> **INSTRUCTION**:
Please output exactly the lines of the material from the first through the line containing "in (-4, -3, -2, -1)]", and nothing more.

== ITEMS ==

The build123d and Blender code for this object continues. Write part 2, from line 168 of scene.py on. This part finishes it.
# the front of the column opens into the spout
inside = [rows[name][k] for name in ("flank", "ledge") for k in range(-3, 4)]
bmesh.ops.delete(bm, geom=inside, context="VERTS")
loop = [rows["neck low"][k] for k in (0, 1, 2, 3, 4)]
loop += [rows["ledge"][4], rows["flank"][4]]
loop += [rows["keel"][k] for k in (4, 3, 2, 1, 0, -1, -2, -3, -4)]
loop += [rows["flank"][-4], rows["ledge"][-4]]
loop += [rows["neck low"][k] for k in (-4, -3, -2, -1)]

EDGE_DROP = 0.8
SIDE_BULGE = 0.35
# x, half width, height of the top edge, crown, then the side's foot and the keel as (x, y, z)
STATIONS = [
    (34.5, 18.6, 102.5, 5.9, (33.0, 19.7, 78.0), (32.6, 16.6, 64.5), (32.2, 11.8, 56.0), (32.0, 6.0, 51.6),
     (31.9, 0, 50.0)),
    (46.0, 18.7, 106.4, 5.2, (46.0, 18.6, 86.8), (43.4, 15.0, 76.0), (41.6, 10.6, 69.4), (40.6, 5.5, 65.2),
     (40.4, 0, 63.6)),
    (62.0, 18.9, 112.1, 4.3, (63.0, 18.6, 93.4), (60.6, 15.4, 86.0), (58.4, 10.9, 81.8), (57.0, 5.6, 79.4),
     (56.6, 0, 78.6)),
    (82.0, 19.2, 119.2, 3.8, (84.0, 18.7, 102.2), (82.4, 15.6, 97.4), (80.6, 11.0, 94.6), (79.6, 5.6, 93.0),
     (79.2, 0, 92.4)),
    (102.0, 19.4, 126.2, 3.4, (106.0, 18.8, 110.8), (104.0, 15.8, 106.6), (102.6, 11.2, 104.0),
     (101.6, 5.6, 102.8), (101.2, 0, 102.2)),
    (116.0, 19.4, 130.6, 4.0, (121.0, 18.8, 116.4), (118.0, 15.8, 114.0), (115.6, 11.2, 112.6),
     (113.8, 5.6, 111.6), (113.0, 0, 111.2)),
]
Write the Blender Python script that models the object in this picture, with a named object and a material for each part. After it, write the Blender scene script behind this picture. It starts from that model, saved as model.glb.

===

> **TASK OUTPUT**:
The build123d and Blender code for this object continues. Write part 2, from line 168 of scene.py on. This part finishes it.
# the front of the column opens into the spout
inside = [rows[name][k] for name in ("flank", "ledge") for k in range(-3, 4)]
bmesh.ops.delete(bm, geom=inside, context="VERTS")
loop = [rows["neck low"][k] for k in (0, 1, 2, 3, 4)]
loop += [rows["ledge"][4], rows["flank"][4]]
loop += [rows["keel"][k] for k in (4, 3, 2, 1, 0, -1, -2, -3, -4)]
loop += [rows["flank"][-4], rows["ledge"][-4]]
loop += [rows["neck low"][k] for k in (-4, -3, -2, -1)]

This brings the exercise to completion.